Background: Brain iron promotes oxidative damage and protein oligomerization that result in highly prevalent age-related proteinopathies such as Alzheimer's disease (AD), Parkinson's disease (PD), and Dementia with Lewy Bodies (DLB). Men are more likely to develop such diseases at earlier ages than women but brain iron levels increase with age in both genders. We hypothesized that brain iron may influence both the age- and gender-related risks of developing these diseases.
Methods: The amount of iron in ferritin molecules (ferritin iron) was measured in vivo with MRI by utilizing the field dependent relaxation rate increase (FDRI) method. Ferritin iron was measured in four subcortical nuclei [caudate (C), putamen (P), globus pallidus (G), thalamus (T)], three white matter regions [frontal lobe (Fwm), genu and splenium of the corpus callosum (Gwm, Swm)] and hippocampus (Hipp) in 165 healthy adults aged 19-82.
Results: There was a high correlation (r>0.99) between published post-mortem brain iron levels and FDRI. There were significant age-related changes in ferritin iron (increases in Hipp, C, P, G, and decreases in Fwm).
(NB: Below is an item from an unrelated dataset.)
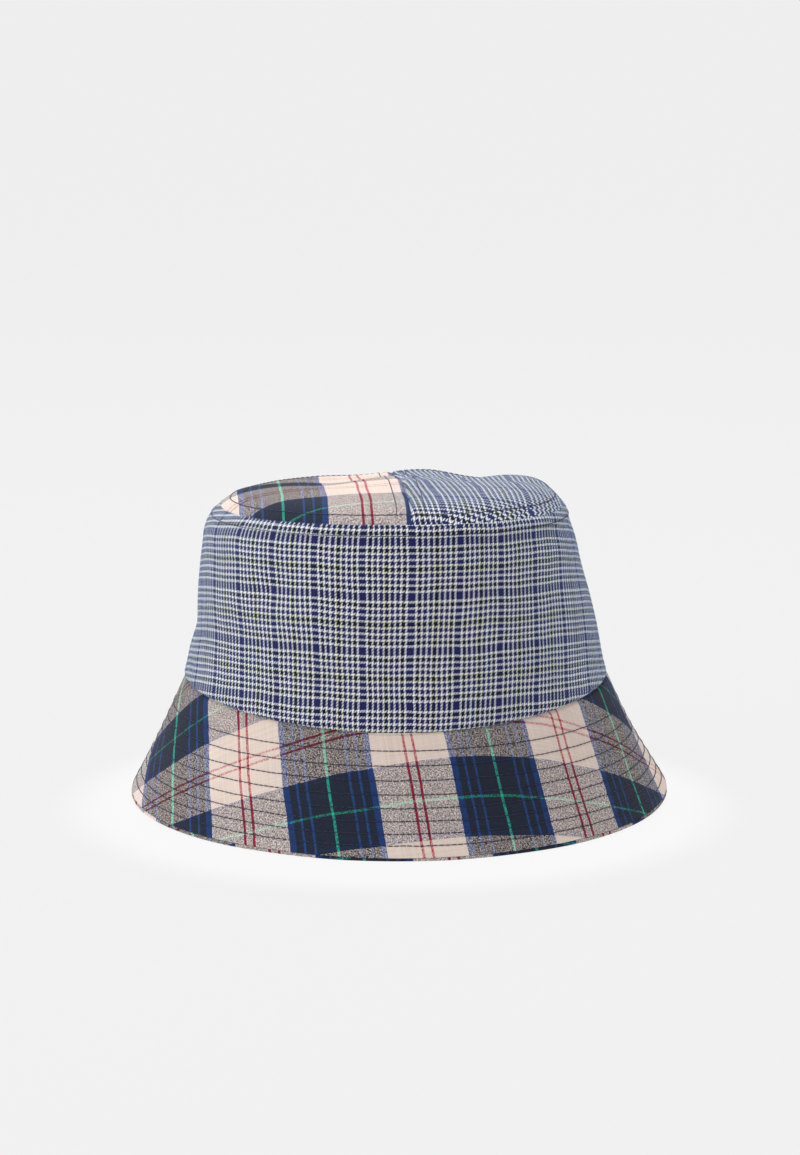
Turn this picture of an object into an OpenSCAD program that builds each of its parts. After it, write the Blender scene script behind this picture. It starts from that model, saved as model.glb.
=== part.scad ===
// Lined bucket hat: two-piece domed tip, two-piece crown side and a two-piece brim with stitched rows.
// Millimetres, +Z up. The origin is on the hat's axis, in the plane that the rim rests on.
// The front of the hat faces -Y, and its side seams are at +X and -X.

/* [Head] */
// Head size, measured round the inside of the sweatband
head_circumference = 565; // [545:5:600]
// Height of the sweatband tape
sweatband_h = 25; // [18:1:30]

/* [Crown] */
// Height of the crown side, from the brim seam to the tip seam
side_h = 83; // [76:1:92]
// How far the crown side leans in between its foot and its top
side_lean = 16; // [12:0.5:18]
// Rise of the domed tip above the tip seam
tip_rise = 9; // [6:0.5:13]
// Turn of the tip's centre seam away from the front
tip_turn = 3.5; // [0:0.5:10]
// How far the tip's centre seam lies from the hat's axis, towards +X
tip_seam_x = 1.5; // [0:0.5:4]

/* [Brim] */
// Height of the brim seam above the rim
brim_drop = 52; // [44:1:58]
// How far the rim stands outside the brim seam
brim_flare = 27.5; // [20:0.5:36]
// Number of stitched rows round the brim
brim_rows = 8; // [4:1:8]
// Distance of the lowest row from the rim, along the brim
first_row = 6.6; // [5:0.2:8]
// Height of the under cloth's edge where it shows below the upper cloth
lip_h = 1.2; // [0.8:0.1:2]

/* [Cloth] */
// Thickness of the outer cloth
shell_t = 0.6; // [0.4:0.05:0.8]
// Thickness of the lining cloth
lining_t = 0.3; // [0.2:0.05:0.4]
// Thickness of the brim's interlining
interlining_t = 0.5; // [0.3:0.05:0.7]
// Thickness of the sweatband tape
sweatband_t = 0.8; // [0.6:0.05:1]
// Radius of the sewing thread
thread_r = 0.2; // [0.12:0.01:0.25]

/* [Labels] */
// Width of the hanging care label
care_w = 25; // [18:1:30]
// Length of the care label below its seam
care_h = 38; // [25:1:45]
// Width of the woven label at the back
woven_w = 46; // [30:1:60]
// Height of the woven label at the back
woven_h = 18; // [12:1:24]

/* [Hidden] */

$fn = 96;

ply_gap = 0.08;         // air between plies that lie on each other
seam_gap = 0.1;         // air where two panels are sewn edge to edge
thread_air = 0.03;      // air between a thread and the cloth it lies on
land_h = 8;             // foot of the sweatband that stands upright
sweatband_lift = 1;     // height of the sweatband's foot above the brim seam
lip_inset = 0.25;       // how far the lip stands inside the upper cloth's outer face
interlining_inset = 4;  // how far the interlining stops short of the rim
row_pitch = 5;          // spacing of the lowest brim rows
row_growth = 0.13;      // extra spacing of each brim row further up
edge_stitch_inset = 4;  // distance of the tip's edge stitching from the tip seam
side_stitch_drop = 4.5; // distance of the side's stitching below the tip seam
seam_stitch_inset = 6;  // distance of the tip's stitching from its centre seam
label_t = 0.3;          // thickness of both labels
woven_z = 93;           // lower edge of the woven label
woven_stitch_inset = 1.5;
care_drop = 4;          // height of the care label's seam below the tip seam
care_stand = 2.5;       // how far the care label's seam stands inside the lining
dome_steps = 18;

// The crown side's slope, and how much wider a ply measures level than square to the cloth
slope = side_lean / side_h;
side_widen = sqrt(1 + slope * slope);
brim_slope = brim_flare / brim_drop;
brim_widen = sqrt(1 + brim_slope * brim_slope);

lining_at = shell_t + ply_gap;
crown_t = lining_at + lining_t;
interlining_at = shell_t + ply_gap;
under_at = interlining_at + interlining_t + ply_gap;
brim_t = under_at + shell_t;

head_r = head_circumference / (2 * PI);
foot_r = head_r + sweatband_t + ply_gap + crown_t * side_widen + (sweatband_lift + land_h) * slope;
top_r = foot_r - side_lean;
rim_r = foot_r + brim_flare;
seam_z = brim_drop;
tip_z = seam_z + side_h;
sweatband_z = seam_z + sweatband_lift;
dome_r = (top_r * top_r + tip_rise * tip_rise) / (2 * tip_rise);
dome_z = tip_z + tip_rise - dome_r;

// Radius of the crown side and of the brim at a height, for a ply this deep under the outer face
function side_r(z, depth) = foot_r - (z - seam_z) * slope - depth * side_widen;
function brim_r(z, depth) = rim_r - z * brim_slope - depth * brim_widen;

// Point of the domed tip at a radius on its outer face, this deep under that face
function dome_point(r, depth) =
    let (a = asin(r / dome_r))
    [(dome_r - depth) * sin(a), dome_z + (dome_r - depth) * cos(a)];

function dome_line(edge_r, depth) =
    [for (i = [0 : dome_steps]) dome_point(edge_r * i / dome_steps, depth)];

function reversed(points) = [for (i = [len(points) - 1 : -1 : 0]) points[i]];

// Distance of a brim row from the rim, along the brim
function row_at(i) = first_row + i * row_pitch + i * i * row_growth;

// Front or back half of a ring, from a profile drawn in the radius and height plane
module half_ring(front) {
    gap_angle = 2 * asin(seam_gap / 2 / top_r);
    rotate([0, 0, (front ? 180 : 0) + gap_angle / 2])
        rotate_extrude(angle = 180 - gap_angle)
            children();
}

// Part of a ring, centred on the given direction
module ring_part(direction, span) {
    rotate([0, 0, direction - span / 2])
        rotate_extrude(angle = span)
            children();
}

module side_profile(z_low, z_high, depth, thickness) {
    polygon([
        [side_r(z_low, depth), z_low],
        [side_r(z_high, depth), z_high],
        [side_r(z_high, depth + thickness), z_high],
        [side_r(z_low, depth + thickness), z_low]
    ]);
}

module interlining_profile() {
    z_high = seam_z - seam_gap;
    face = interlining_at;
    back = interlining_at + interlining_t;
    polygon([
        [brim_r(interlining_inset, face), interlining_inset],
        [brim_r(z_high, face), z_high],
        [brim_r(z_high, back), z_high],
        [brim_r(interlining_inset, back), interlining_inset]
    ]);
}

// The upper brim cloth, turned under at its lower edge to cover the edge of the interlining
module turned_brim_profile() {
    z_low = lip_h + ply_gap;
    z_turn = z_low + shell_t;
    polygon([
        [brim_r(z_low, 0), z_low],
        [brim_r(seam_z, 0), seam_z],
        [brim_r(seam_z, shell_t), seam_z],
        [brim_r(z_turn, shell_t), z_turn],
        [brim_r(z_turn, under_at - ply_gap), z_turn],
        [brim_r(z_low, under_at - ply_gap), z_low]
    ]);
}

// The under brim cloth, rolled out at the rim so that its edge shows as a lip below the upper cloth
module lipped_brim_profile() {
    z_high = seam_z - seam_gap;
    polygon([
        [brim_r(0, lip_inset), 0],
        [brim_r(lip_h, lip_inset), lip_h],
        [brim_r(lip_h, under_at), lip_h],
        [brim_r(z_high, under_at), z_high],
        [brim_r(z_high, brim_t), z_high],
        [brim_r(0, brim_t), 0]
    ]);
}

module dome_profile(edge_r, depth, thickness) {
    polygon(concat(dome_line(edge_r, depth), reversed(dome_line(edge_r, depth + thickness))));
}

module thread_section(r, z) {
    translate([r, z])
        circle(r = thread_r, $fn = 20);
}

// Half of the tip, on the -X or the +X side of its turned centre seam
module tip_half(plus_x) {
    block = 2 * top_r + 2;
    rotate([0, 0, tip_turn])
        intersection() {
            rotate_extrude()
                dome_profile(top_r, 0, shell_t);
            translate([plus_x ? seam_gap / 2 : -seam_gap / 2 - block, -block / 2, tip_z - block / 2])
                translate([tip_seam_x, 0, 0])
                    cube(block);
        }
}

module crown_tip_plaid_half() {
    color([0.55, 0.5, 0.5])
        tip_half(false);
}

module crown_tip_check_half() {
    color([0.45, 0.46, 0.56])
        tip_half(true);
}

module crown_side(front) {
    half_ring(front)
        side_profile(seam_z + seam_gap, tip_z - shell_t - seam_gap, 0, shell_t);
}

module crown_side_front() {
    color([0.45, 0.46, 0.56])
        crown_side(true);
}

module crown_side_back() {
    color([0.45, 0.46, 0.56])
        crown_side(false);
}

module brim_upper_front() {
    color([0.5, 0.48, 0.5])
        half_ring(true)
            turned_brim_profile();
}

module brim_upper_back() {
    color([0.5, 0.48, 0.5])
        half_ring(false)
            turned_brim_profile();
}

module brim_interlining(front) {
    half_ring(front)
        interlining_profile();
}

module brim_interlining_front() {
    color([0.9, 0.9, 0.88])
        brim_interlining(true);
}

module brim_interlining_back() {
    color([0.9, 0.9, 0.88])
        brim_interlining(false);
}

module brim_under(front) {
    half_ring(front)
        lipped_brim_profile();
}

module brim_under_front() {
    color([0.5, 0.48, 0.5])
        brim_under(true);
}

module brim_under_back() {
    color([0.5, 0.48, 0.5])
        brim_under(false);
}

module lining_tip() {
    color([0.08, 0.09, 0.16])
        rotate_extrude()
            dome_profile(top_r - 2 * shell_t, lining_at, lining_t);
}

module lining_side(front) {
    half_ring(front)
        side_profile(sweatband_z, tip_z - crown_t - 2 * shell_t, lining_at, lining_t);
}

module lining_side_front() {
    color([0.08, 0.09, 0.16])
        lining_side(true);
}

module lining_side_back() {
    color([0.08, 0.09, 0.16])
        lining_side(false);
}

// The band's foot is upright and grips the head; above it the band leans in with the crown
module sweatband() {
    top_in = (sweatband_h - land_h) * slope;
    color([0.1, 0.1, 0.12])
        rotate_extrude()
            polygon([
                [head_r, sweatband_z],
                [head_r + sweatband_t, sweatband_z],
                [head_r + sweatband_t, sweatband_z + land_h],
                [head_r + sweatband_t - top_in, sweatband_z + sweatband_h],
                [head_r - top_in, sweatband_z + sweatband_h],
                [head_r, sweatband_z + land_h]
            ]);
}

// Threads lie this far from the face of the cloth, to the middle of the thread
thread_out = thread_r + thread_air;

module brim_rows_at(depth) {
    slant = sqrt(brim_drop * brim_drop + brim_flare * brim_flare);
    for (i = [0 : brim_rows - 1]) {
        z = row_at(i) * brim_drop / slant;
        rotate_extrude()
            thread_section(brim_r(z, depth), z);
    }
}

module brim_row_stitching() {
    color([0.1, 0.12, 0.2])
        brim_rows_at(-thread_out);
}

module brim_row_bobbin_thread() {
    color([0.1, 0.12, 0.2])
        brim_rows_at(brim_t + thread_out);
}

module tip_edge_stitching() {
    at = dome_point(top_r - edge_stitch_inset, -thread_out);
    color([0.1, 0.12, 0.2])
        rotate_extrude()
            thread_section(at[0], at[1]);
}

// One row along each side of the tip's centre seam, bent to the dome
module tip_seam_stitching() {
    end_r = top_r - edge_stitch_inset - 1;
    color([0.1, 0.12, 0.2])
        rotate([0, 0, tip_turn])
            for (row_x = [tip_seam_x - seam_stitch_inset, tip_seam_x + seam_stitch_inset])
                seam_row(row_x, end_r);
}

// One row at a distance from the middle, which ends at a radius from the hat's axis
module seam_row(row_x, end_r) {
    row_r = sqrt(pow(dome_r + thread_out, 2) - pow(row_x, 2));
    half_span = asin(sqrt(pow(end_r, 2) - pow(row_x, 2)) / row_r);
    translate([row_x, 0, dome_z])
        rotate([90, 0, 90])
            rotate([0, 0, 90 - half_span])
                rotate_extrude(angle = 2 * half_span)
                    thread_section(row_r, 0);
}

module side_top_stitching() {
    z = tip_z - side_stitch_drop;
    color([0.1, 0.12, 0.2])
        rotate_extrude()
            thread_section(side_r(z, -thread_out), z);
}

// Whipped along the lower edge of the band, outside the face that touches the head
module sweatband_stitching() {
    color([0.1, 0.12, 0.2])
        rotate_extrude()
            thread_section(head_r + sweatband_t / 2, sweatband_z - thread_out);
}

// A blank label, curved with the lining at the middle of the back
module woven_label() {
    span = woven_w / side_r(woven_z, crown_t) * 180 / PI;
    color([0.85, 0.85, 0.88])
        ring_part(90, span)
            side_profile(woven_z, woven_z + woven_h, crown_t + ply_gap, label_t);
}

module woven_label_stitching() {
    span = (woven_w - 2 * woven_stitch_inset) / side_r(woven_z, crown_t) * 180 / PI;
    color([0.7, 0.7, 0.75])
        for (z = [woven_z + woven_stitch_inset, woven_z + woven_h - woven_stitch_inset])
            ring_part(90, span)
                thread_section(side_r(z, crown_t + ply_gap + label_t + thread_out), z);
}

// A flat tape that hangs from the allowance of the lining's upper seam on the +X side, and swings
// about its upper edge
care_z = tip_z - care_drop;
care_wall_r = side_r(care_z, crown_t);
care_x = sqrt(pow(care_wall_r, 2) - pow(care_w / 2, 2)) - label_t / 2 - care_stand;

module care_label() {
    color([0.95, 0.95, 0.95])
        translate([care_x - label_t / 2, -care_w / 2, care_z - care_h])
            cube([label_t, care_w, care_h]);
}

crown_tip_plaid_half();
crown_tip_check_half();
crown_side_front();
crown_side_back();
brim_upper_front();
brim_upper_back();
brim_interlining_front();
brim_interlining_back();
brim_under_front();
brim_under_back();
lining_tip();
lining_side_front();
lining_side_back();
sweatband();
brim_row_stitching();
brim_row_bobbin_thread();
tip_edge_stitching();
tip_seam_stitching();
side_top_stitching();
sweatband_stitching();
woven_label();
woven_label_stitching();
care_label();
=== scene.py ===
"""Looks of the bucket hat: woven cloth, seams and stitches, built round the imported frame."""
import math

import bmesh
import bpy
import numpy as np
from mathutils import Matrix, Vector


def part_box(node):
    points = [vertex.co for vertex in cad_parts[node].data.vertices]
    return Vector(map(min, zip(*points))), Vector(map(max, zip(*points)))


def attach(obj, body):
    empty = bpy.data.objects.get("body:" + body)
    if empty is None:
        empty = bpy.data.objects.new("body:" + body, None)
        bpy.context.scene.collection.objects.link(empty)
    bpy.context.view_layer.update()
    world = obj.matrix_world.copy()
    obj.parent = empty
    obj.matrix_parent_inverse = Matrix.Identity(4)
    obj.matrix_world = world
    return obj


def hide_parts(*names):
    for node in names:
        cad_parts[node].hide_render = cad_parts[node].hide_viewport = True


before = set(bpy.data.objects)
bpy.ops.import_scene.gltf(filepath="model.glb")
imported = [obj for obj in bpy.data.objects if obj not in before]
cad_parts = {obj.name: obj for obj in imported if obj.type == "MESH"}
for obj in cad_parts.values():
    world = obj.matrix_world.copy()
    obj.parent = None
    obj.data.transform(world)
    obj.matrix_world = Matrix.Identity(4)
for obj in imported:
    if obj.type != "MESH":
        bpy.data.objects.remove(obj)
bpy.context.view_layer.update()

MM = 0.001
FABRIC_UV = "fabric"


# ---- Sizes, read from the frame, in millimetres ----

def corner(node, which, axis):
    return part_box(node)[which]["xyz".index(axis)] / MM


LOW, HIGH = 0, 1
RIM_R = corner("brim_under_front", HIGH, "x") + 0.28
SEAM_Z = corner("brim_upper_front", HIGH, "z")
FOOT_R = corner("crown_side_front", HIGH, "x")
TIP_R = corner("crown_tip_check_half", HIGH, "y") + 0.2
TIP_Z = corner("crown_side_front", HIGH, "z") + 0.7
LIP_TOP = corner("brim_upper_front", LOW, "z")
BAND_T = 0.8
HEAD_R = corner("sweatband", HIGH, "x") - BAND_T
BAND_LOW = corner("sweatband", LOW, "z")
BAND_HIGH = corner("sweatband", HIGH, "z")
LABEL_LOW = corner("woven_label", LOW, "z")
LABEL_HIGH = corner("woven_label", HIGH, "z")
LABEL_HALF = corner("woven_label", HIGH, "x")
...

Women had significantly lower ferritin iron than men in five regions (C, T, Fwm, Gwm, Swm).
Conclusions: This is the first demonstration of gender differences in brain ferritin iron levels. It is possible that brain iron accumulation is a risk factor that can be modified. MRI provides the opportunity to assess brain iron levels in vivo and may be useful in targeting individuals or groups for preventive therapeutic interventions.